Once the female lays her eggs, the eggs will be on their own.  The female leaves.

Most people find it shocking that the horseshoe crabs would go through all of this trouble and then leave their eggs. Yet if one thinks about it, they are not the only species that do this.  The animals humans look to like frogs, turtles, and fish do this as well.

Not so yummy?

Two common questions I get about animals: what do they eat and how do they eat it?

The horseshoe crab doesn’t have a mandible, or jaw, and neither does it have teeth.  This is fairly common in the non-mammal animals.  Instead, the horseshoe crabs crush their food between their legs before they pass the crushed food into their mouth or gullet. Their mouth or gullet is located at the top of their body.  From there the food is passed to their stomach.

The gullet is also known as a gizzard in bird species.  The purpose of this thick sac with muscular walls, also known as a secondary stomach, is to grind up the food before the food is eaten.

This gullet is important because horseshoe crabs do eat clams and mussels as well as worms, algae, and carrion (dead flesh).  Unlike shorebirds, the horseshoe crabs don’t crack the shells open, they grind the clams and mussels down.  The shells of the clams and mussels are made of calcium carbonate.  Humans cannot each these shells as shells because human teeth aren’t made to grind down thick shells.

Color with Venus and Mars

Would people embrace the horseshoe crab more if it was colorful?

In the world of the seas and oceans, colorful animals have two main purposes.  The first is that color is camouflage and the second is that color warns predators, humans included, of potential toxins and danger.

(Color for land animals also includes mating.)

Horseshoe crabs don’t use color for mating.  Their mating consists of the scent of the female.

Their color is mainly for camouflage on the ocean bottom and the beaches they come up onto to for the females to lay their eggs.

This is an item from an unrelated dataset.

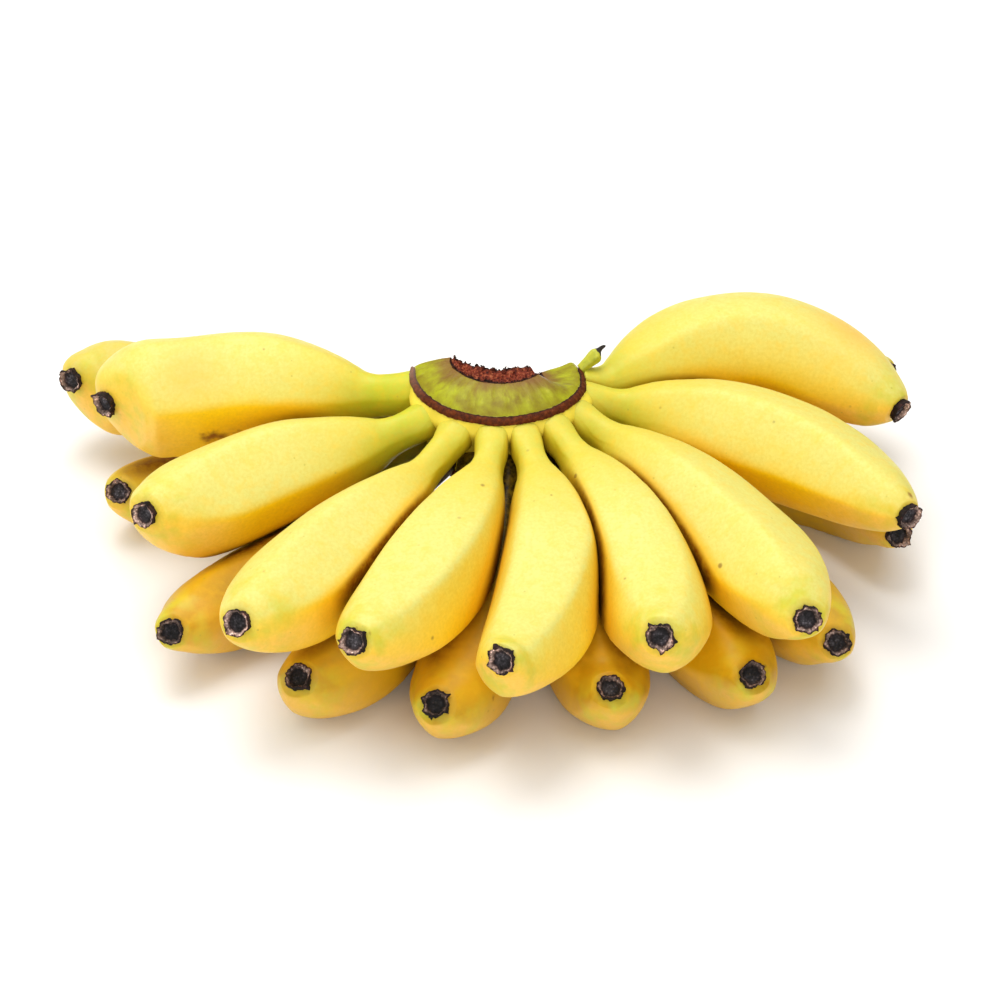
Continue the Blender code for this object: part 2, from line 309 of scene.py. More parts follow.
# Olive pores 0.4 to 0.9 mm wide, a few turned brown: how far apart, what share is missing, colour, strength.
for apart, missing, code, strength in ((3.5, 0.72, "#A2983A", 0.45), (8, 0.88, "#7A5420", 0.7)):
    pores = node(t, "ShaderNodeTexVoronoi", {"Vector": place, "Scale": 1000 / apart}, feature="F1")
    sizes = node(t, "ShaderNodeSeparateColor", (pores.outputs["Color"],))
    spot = remap(t, sizes.outputs[0], missing, 1, most=0.13)
    spot = calc(t, "SUBTRACT", spot, pores.outputs["Distance"])
    spot = remap(t, spot, -0.03, 0.05, most=strength)
    layers.append((spot, code))
# Knocks: a soft peach blush where it is fresh, brown and broken up where it is old.
layers += [(blush, "#EDB04A"), (harm, "#7E4408")]
colour = blend(t, painted_gold_shade, linear("#D7D072"), linear("#FBD010"))
for cover, code in layers:
    colour = blend(t, cover, colour, linear(code))
height = calc(t, "MULTIPLY_ADD", mottle, 2.0, grain)
bump = node(t, "ShaderNodeBump", {"Strength": 0.12, "Distance": 0.2 * MM, "Height": height})
feed(t, skin, {
    "Base Color": colour, "Roughness": gloss, "Normal": bump, "IOR": 1.45, "Specular IOR Level": 0.25,
    "Subsurface Weight": 0.06, "Subsurface Radius": (1.0, 0.6, 0.1), "Subsurface Scale": 2 * MM})

# The scar: dead flower tissue dried to cork, a dark cracked lip round a pale ring and a black middle.
scar, t, cork = new_material("dried_flower_scar_cork")
place = node(t, "ShaderNodeTexCoord").outputs["Object"]
inward, tone = [
    node(t, "ShaderNodeAttribute", attribute_name=name).outputs["Fac"] for name in ("inward", "tone")]
cracks = node(t, "ShaderNodeTexNoise", {"Vector": place, "Scale": 1000 / 1.6, "Detail": 5, "Roughness": 0.7})
ring = calc(t, "MULTIPLY_ADD", cracks, 0.22, inward)


def dye(ramp, stops):
    """Gives a colour ramp these stops."""
    while len(ramp.color_ramp.elements) < len(stops):
        ramp.color_ramp.elements.new(0.5)
    for element, (at, code) in zip(ramp.color_ramp.elements, stops):
        element.position = at
        element.color = linear(code)


ramp = node(t, "ShaderNodeValToRGB", {"Fac": ring})
dye(ramp, (
    (0.0, "#5E3A14"), (0.3, "#24100C"), (0.61, "#2E1614"), (0.66, "#8A6658"), (0.72, "#CDB0A2"),
    (0.78, "#9A7E72"), (0.84, "#2C1C1C"), (1.0, "#4C484C")))
# Granules 1 mm apart, cracks and patches 5 mm apart make it lighter and darker. The lower row's get painted
# shade and are darkest.
light = node(t, "ShaderNodeTexVoronoi", {
    "Vector": place, "Scale": 1000 / 1.0}, feature="F1").outputs["Distance"]
light = remap(t, light, 0.5, 0.15, most=1.3)
dark = remap(t, cracks, 0.38, 0.6, 0.2, 1.0)
dark = calc(t, "ADD", dark, light)
broken = node(t, "ShaderNodeTexNoise", {"Vector": place, "Scale": 1000 / 5, "Detail": 1})
broken = remap(t, broken, 0.4, 0.6, 0.35, 1.25)
lower_row_scar_shade = calc(t, "MULTIPLY_ADD", tone, -0.55, 1)
for factor in (broken, lower_row_scar_shade):
    dark = calc(t, "MULTIPLY", dark, factor)
shade = blend(t, 1.0, ramp, dark, blend_type="MULTIPLY")
bump = node(t, "ShaderNodeBump", {"Strength": 0.6, "Distance": 0.6 * MM, "Height": cracks})
feed(t, cork, {"Base Color": shade, "Roughness": 0.8, "Specular IOR Level": 0.3, "Normal": bump})

# The finger's shape, as a tree with its sizes as named inputs. SWELL: how it thickens, over the swell length.
SWELL = ((0, 0), (0.07, 0.05), (0.16, 0.22), (0.3, 0.49), (0.5, 0.76), (0.75, 0.95), (1, 1))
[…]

The first time I had a really good look at a mating pair they were highly camouflaged.  I could see the sand along the bottom being stirred up and then what looked like barnacles moving.  When my eyes adjusted, I could then see the larger female with the smaller male attached to her.  Both crabs had barnacles on their shells.

This is common in nature where the female is larger so they have the capacity to hold and carry eggs.  The example of barnacles on their shells is a symbiotic relationship. Two animals exist together but neither, nor a group if relevant, is harmed by the relationship. Barnacle eggs attach to horseshoe crab shells and hitch a ride and grow to maturity.  The crabs are not harmed.

If you could give these creatures a color, what would it be?

CaCO3

CaCo3 + chitin help make up the horseshoe crab’s shell.

(See earlier post for information on chitin.)

People complain that it is tough and hard if they step on one.  These two elements are the reason why.

One question I always ask the students who come is: what are your bones made out of? The sad fact is that the majority do not know.  They  know about the TV commercials telling them to drink milk for strong bones but they don’t know WHAT makes their bones strong.

Calcium is the link between all living creatures that have bones and shells.  Calcium is the fifth most abundant element on earth and has many variations (I’m not getting into more than basic chemistry here).  One of the variations that link us to the horseshoe crabs and all of the other shelled animals like oysters and lobsters is CaCO3, or calcium carbonate.

Calcium carbonate is a calcium compound.  We use it all the time and use products that contain it all the time like toothpaste, vitamins, almond milk, as a calcium supplement, and when we eat dark green vegetables like kale.

Calcium carbonate may have the ability to neutralize acid rain in river water and river ecosystems even though it is not soluble, or dissolves, in water.

CaCO3 is the reason we have fossils of horseshoe crabs going back 450 million years.  It is also the reason their shells are so strong and tough.  It is their home, their refuge, their protection.  CaCO3 is the reason they can travel hundreds of miles through the water and then make it to the shores to lay their eggs.

Calcium carbonate is the reason we get to see them now.